Parties to litigation will need to ensure that deadlines set for procedural steps are realistic and that every effort is made to comply with them. Where that is not possible, they will need to apply for more time before the deadline arrives and be prepared to demonstrate why an extension is appropriate. If a party wants to argue that the order imposing the deadline or the sanction was not appropriate when made, it should appeal or apply to vary or revoke the order. It appears that there will be little scope for such arguments on an application for relief from sanctions.
Although trivial breaches are likely to be excused, there is obvious scope for debate as to whether or not a breach is trivial. Even where a breach can properly be described as trivial, it will still be necessary to apply for relief from sanctions promptly, at least if it is clear that the opponent is not prepared to waive the breach. Where a breach is not trivial, the party in default will need to show that there was good reason for the breach. This is likely to be more difficult to establish where the breach arises from circumstances within the party's control.

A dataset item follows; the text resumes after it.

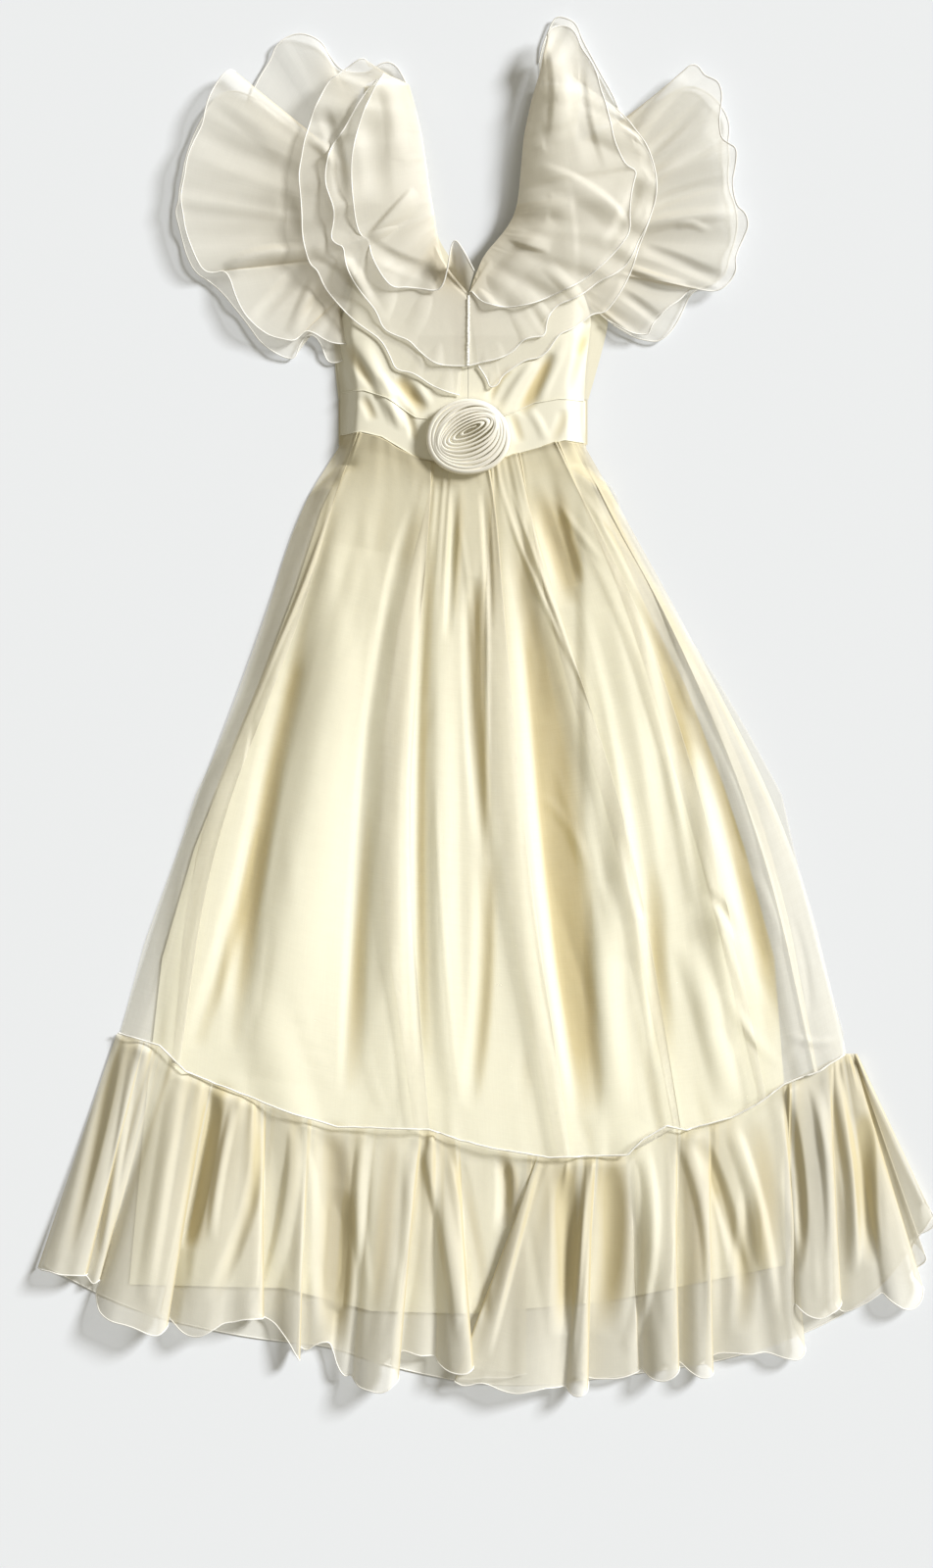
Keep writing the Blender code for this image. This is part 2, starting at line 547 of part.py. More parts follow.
def lining_front():
    return lining(
        lambda x: height_of(WAIST, x) - LINING_DROP,
        lambda x: height_of(LINING_HEM, x),
        lambda x, y, across: LINING_FRONT_Z + LINING_FULLNESS * fullness(x, y) * spread(across, LINING_POWER),
    )


def lining_back():
    return lining(
        lambda x: MIDRIFF_BACK_FOOT - LINING_DROP,
        lambda x: height_of(LINING_HEM, x),
        lambda x, y, across: LINING_BACK_Z,
    )


def bodice_half(rows, side, columns, height):
    """Half of the bodice: rows from the midriff to the shoulder, each from the centre to the side."""
    lines = []
    for across in np.linspace(0, 1, columns):
        line = []
        for row in rows:
            inner_x = CENTRE_X + side * SEAM_GAP / 2 if row.inner_x == CENTRE_X else row.inner_x
            x = inner_x + (row.outer_x - inner_x) * across
            y = row.inner_y + (row.outer_y - row.inner_y) * across
            line.append((x, y, height(x, y)))
        lines.append(resample(soften(line, SIDE_ROUNDING), BODICE_ROWS))
    return np.array(lines)


def bodice_front(rows, side):
    grid = bodice_half(rows, side, BODICE_COLUMNS, lambda x, y: front_z(x, y, -LAYER))
    grid[:, 0, 1] = height_of(MIDRIFF_TOP, grid[:, 0, 0]) + SEAM_GAP
    grid[-1, :, 2] = SIDE_Z
    grid[:, -1, 2] = SIDE_Z
    return grid


def bodice_back(rows, side):
    return bodice_half(rows, side, BODICE_BACK_COLUMNS, lambda x, y: BACK_Z)


def midriff_front():
    """The band between bodice and skirt, lying over both at its seams."""
    grid = []
    for x in np.linspace(MIDRIFF_LEFT, MIDRIFF_RIGHT, MIDRIFF_COLUMNS):
        down = np.linspace(height_of(MIDRIFF_TOP, x), height_of(WAIST, x), MIDRIFF_ROWS)
        grid.append([(x, y, front_z(x, y)) for y in down])
    grid = np.array(grid)
    grid[[0, -1], :, 2] = SIDE_Z
    return grid


def midriff_back():
    grid = []
    for x in np.linspace(MIDRIFF_BACK_LEFT, MIDRIFF_BACK_RIGHT, MIDRIFF_ROWS):
        grid.append([(x, y, BACK_Z) for y in (MIDRIFF_BACK_TOP, MIDRIFF_BACK_FOOT)])
    return np.array(grid)


def neck_ruffle(table, levels):
    """A ruffle tier: gathered along the neckline and standing off the bodice towards its hem."""
    seam_level, hem_level = levels
    lines = []
    for station in table:
        line = []
        for part in np.linspace(0, 1, RUFFLE_ROWS):
            x = station.seam_x + (station.hem_x - station.seam_x) * part
            y = station.seam_y + (station.hem_y - station.seam_y) * part
            stand = seam_level + (hem_level + station.lift - seam_level) * part
            line.append((x, y, FRONT_Z + fullness(x, y) + stand))
        lines.append(line)
    return soften_across(lines, RUFFLE_ROUNDING)


def flutter(table, rows, side, seam_z):
    """A flutter sleeve layer, spread from the armhole of a bodice half to its rolled hem."""
    armhole = resample(soften([(row.outer_x, row.outer_y) for row in rows], SIDE_ROUNDING), BODICE_ROWS)
    lines = []
    for station in table:
        seam_x = np.interp(station.seam_y, armhole[:, 1], armhole[:, 0]) + side * ARMHOLE_GAP
        line = []
        for part in np.linspace(0, 1, RUFFLE_ROWS):
            x = seam_x + (station.hem_x - seam_x) * part
            y = station.seam_y + (station.hem_y - station.seam_y) * part
            line.append((x, y, seam_z + (station.lift - seam_z) * part**FLUTTER_LIFT_POWER))
        lines.append(line)
    return soften_across(lines, RUFFLE_ROUNDING)


def back_ruffle(table):
    """The back's neck ruffle, flat on the floor at its seam and curling up at its hem."""
    lines = []
    for station in table:
        start = np.array((station.seam_x, station.seam_y, BACK_Z))
        end = np.array((station.hem_x, station.hem_y, station.lift))
        parts = np.linspace(0, 1, RUFFLE_ROWS)
        lines.append([start + (end - start) * (part, part, part**BACK_RUFFLE_LIFT_POWER) for part in parts])
    return soften_across(lines, RUFFLE_ROUNDING)


def rosette():
    """The wound strip as a sheet: its lower edge on the midriff, its upper edge leaning out."""
    lean = ROSE_LEAN * ROSE_EDGE_HEIGHT
    foot_gap = WALL / 2 + SEAM_GAP
    grid = []
    for step in range(ROSE_TURNS * ROSE_STEPS + 1):
        part = step / (ROSE_TURNS * ROSE_STEPS)
        angle = 2 * np.pi * step / ROSE_STEPS
        height = ROSE_CORE_HEIGHT + (ROSE_EDGE_HEIGHT - ROSE_CORE_HEIGHT) * part
        foot_radius = ROSE_CORE + (ROSE_RADIUS - ROSE_CORE - lean) * part
        line = []
        for up in (0.0, 1.0):
            radius = foot_radius + lean * up
            x, y = radius * np.cos(angle), ROSE_SQUASH * radius * np.sin(angle)
            line.append((x, y, FRONT_Z + fullness(x, y) + foot_gap + height * up))
        grid.append(line)
    return np.array(grid)


clear_scene()
collection = bpy.data.collections.new("prom_dress")
bpy.context.scene.collection.children.link(collection)

cloth("overskirt_front", overskirt_front(), ORGANZA)
cloth("overskirt_back", overskirt_back(), ORGANZA)
cloth("lining_front", lining_front(), LINING)
cloth("lining_back", lining_back(), LINING)
cloth("flounce_front", flounce_front(), ORGANZA)
cloth("flounce_back", flounce_back(), ORGANZA)

cloth("bodice_front_right", bodice_front(BODICE_RIGHT, 1), SATIN)
cloth("bodice_front_left", bodice_front(BODICE_LEFT, -1), SATIN)
cloth("bodice_back_right", bodice_back(BACK_RIGHT, 1), SATIN)
cloth("bodice_back_left", bodice_back(BACK_LEFT, -1), SATIN)
cloth("midriff_front", midriff_front(), SATIN)
cloth("midriff_back", midriff_back(), SATIN)

for tier, levels in TIER_LEVELS.items():
    cloth(f"neck_ruffle_left_{tier}", neck_ruffle(NECK_LEFT[tier], levels), ORGANZA)
    cloth(f"neck_ruffle_right_{tier}", neck_ruffle(NECK_RIGHT[tier], levels), ORGANZA)
for layer, seam_z in FLUTTER_SEAM_Z.items():
    cloth(f"flutter_left_{layer}", flutter(FLUTTER_LEFT[layer], BODICE_LEFT, -1, seam_z), ORGANZA)
    cloth(f"flutter_right_{layer}", flutter(FLUTTER_RIGHT[layer], BODICE_RIGHT, 1, seam_z), ORGANZA)
cloth("back_ruffle_left", back_ruffle(BACK_RUFFLE_LEFT), ORGANZA)
cloth("back_ruffle_right", back_ruffle(BACK_RUFFLE_RIGHT), ORGANZA)
cloth("rosette", rosette(), FOLDED_ORGANZA)

# Centre the dress on the origin, by the walls' own extent
graph = bpy.context.evaluated_depsgraph_get()
walled = [piece.evaluated_get(graph) for piece in collection.objects]
corners = np.array([corner[:] for piece in walled for corner in piece.bound_box])
centre_x, centre_y, _centre_z = (corners.min(axis=0) + corners.max(axis=0)) / 2
for piece in collection.objects:
    piece.location = (-centre_x, -centre_y, 0)
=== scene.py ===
"""Prom dress of sheer ivory organza over a pale lining, laid flat on its back, seen from straight above.

Lengths are millimetres in the dress's own frame: x to the viewer's right, y up the dress, z up from the
floor, with the centre of the waist rosette at x = 0, y = 0. new_piece puts every piece in its place.
"""

import math

import bmesh
import bpy
import numpy as np
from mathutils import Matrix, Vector


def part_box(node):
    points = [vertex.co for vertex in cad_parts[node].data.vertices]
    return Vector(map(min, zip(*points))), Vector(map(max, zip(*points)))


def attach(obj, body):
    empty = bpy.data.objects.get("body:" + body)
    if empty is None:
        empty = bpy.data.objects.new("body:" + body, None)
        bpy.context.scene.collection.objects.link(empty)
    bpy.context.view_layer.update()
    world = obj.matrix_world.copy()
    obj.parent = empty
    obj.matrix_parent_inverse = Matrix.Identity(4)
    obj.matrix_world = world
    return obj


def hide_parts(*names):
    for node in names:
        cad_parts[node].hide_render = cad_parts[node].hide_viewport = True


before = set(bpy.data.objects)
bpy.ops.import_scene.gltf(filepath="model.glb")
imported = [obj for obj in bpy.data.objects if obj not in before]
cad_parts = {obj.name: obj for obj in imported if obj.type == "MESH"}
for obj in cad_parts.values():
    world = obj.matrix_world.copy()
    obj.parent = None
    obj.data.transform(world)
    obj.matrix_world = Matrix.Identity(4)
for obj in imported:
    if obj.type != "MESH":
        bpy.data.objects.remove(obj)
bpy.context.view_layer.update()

# ---- The place where it lies: a white floor, one large soft light from the right, and the camera above.
# The photograph's middle is below the rosette, and its height covers FRAME_HEIGHT of floor.
MM = 0.001
MIDRIFF_BACK_LEFT, MIDRIFF_BACK_FOOT = -151.0, -8.0  # the back band's corner, which places the dress
FRAME_MIDDLE = (-1.0, -406.0)
FRAME_HEIGHT = 1840.0
CAMERA_HEIGHT = 5200.0
SENSOR_HEIGHT = 36.0
WINDOW_PLACE = (2600, 1500, 1850)
WINDOW_WIDTH = 15  # degrees of sky, which softens the shadows
FLOOR_SIZE, FLOOR_DROP = 9.0, 0.0004  # metres; the dress rests a hair above the floor

scene = bpy.context.scene
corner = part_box("midriff_back")[0]
HERE = np.array((corner.x - MIDRIFF_BACK_LEFT * MM, corner.y - MIDRIFF_BACK_FOOT * MM, 0.0))


def place(x, y, z):
    """A point of the dress in the frame's metres."""
    return Vector(HERE + np.array((x, y, z)) * MM)


def new_material(name, settings):
    """A material, with values for sockets of its shader."""
    material = bpy.data.materials.new(name)
    material.use_nodes = True
    for socket, value in settings.items():
        material.node_tree.nodes["Principled BSDF"].inputs[socket].default_value = value
    return material


camera_data = bpy.data.cameras.new("camera")
camera_data.sensor_fit = "VERTICAL"
camera_data.sensor_height = SENSOR_HEIGHT
camera_data.sensor_width = SENSOR_HEIGHT
camera_data.lens = SENSOR_HEIGHT * CAMERA_HEIGHT / FRAME_HEIGHT
camera = bpy.data.objects.new("camera", camera_data)
camera.location = place(*FRAME_MIDDLE, CAMERA_HEIGHT)
scene.collection.objects.link(camera)
scene.camera = camera

sun = bpy.data.lights.new("window", "SUN")
sun.energy = 4.5
sun.angle = math.radians(WINDOW_WIDTH)
sun.color = (0.985, 0.99, 1.0)
window = bpy.data.objects.new("window", sun)
window.location = place(*WINDOW_PLACE)
window.rotation_euler = (place(0, 0, 0) - place(*WINDOW_PLACE)).to_track_quat("-Z", "Y").to_euler()
scene.collection.objects.link(window)

world = bpy.data.worlds.new("room")
world.use_nodes = True
world.node_tree.nodes["Background"].inputs["Color"].default_value = (1.0, 0.935, 0.76, 1)
world.node_tree.nodes["Background"].inputs["Strength"].default_value = 0.33
scene.world = world
scene.view_settings.view_transform = "Standard"
scene.cycles.transparent_max_bounces = 40
scene.cycles.max_bounces = 10

bpy.ops.mesh.primitive_plane_add(size=FLOOR_SIZE, location=(0, 0, -FLOOR_DROP))
floor = bpy.context.object
floor.name = "floor"
floor.data.materials.append(new_material("floor", {"Base Color": (0.785, 0.81, 0.85, 1), "Roughness": 0.75}))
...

One point that remains uncertain is whether the court's tough new approach, and the need to apply for relief from sanctions, applies only where a breach has a built-in sanction (for example, where an "unless order" has been made, or where there is a sanction specified in the CPR) or whether it applies to any breach of the CPR or a court order. Clarification on this point would be welcome.
The Court of Appeal's view, as expressed in both Mitchell and Durrant, is that the new strict approach will mean less satellite litigation, as parties will become more efficient and there will be fewer applications for relief from sanctions. The counter-argument is that parties may become less co-operative, looking to take advantage of any and every breach by an opponent, which could mean more satellite litigation. Only time will tell.
James Farrell is a partner, and Maura McIntosh is a professional support consultant, in the dispute resolution team at Herbert Smith Freehills LLP.

The new rules

On 1 April 2013, in order to implement Lord Justice Jackson's recommendation that the courts should be less tolerant of unjustified delays and breaches of orders, the Civil Procedure Rules (CPR) were amended in the following two respects:
  • The overriding objective in CPR 1.1 was amended to include an express reference to "enforcing compliance with rules, practice directions and orders".
  • CPR 3.9 was amended to replace the previous list of nine factors that the court had to consider on an application for relief from sanctions with a statement that the court must consider all the circumstances of the case to enable it to deal justly with the application, including the need for litigation to be conducted efficiently and at proportionate cost, and to enforce compliance with rules, practice directions and orders (for background, see feature article "Jackson reforms: what commercial parties need to know").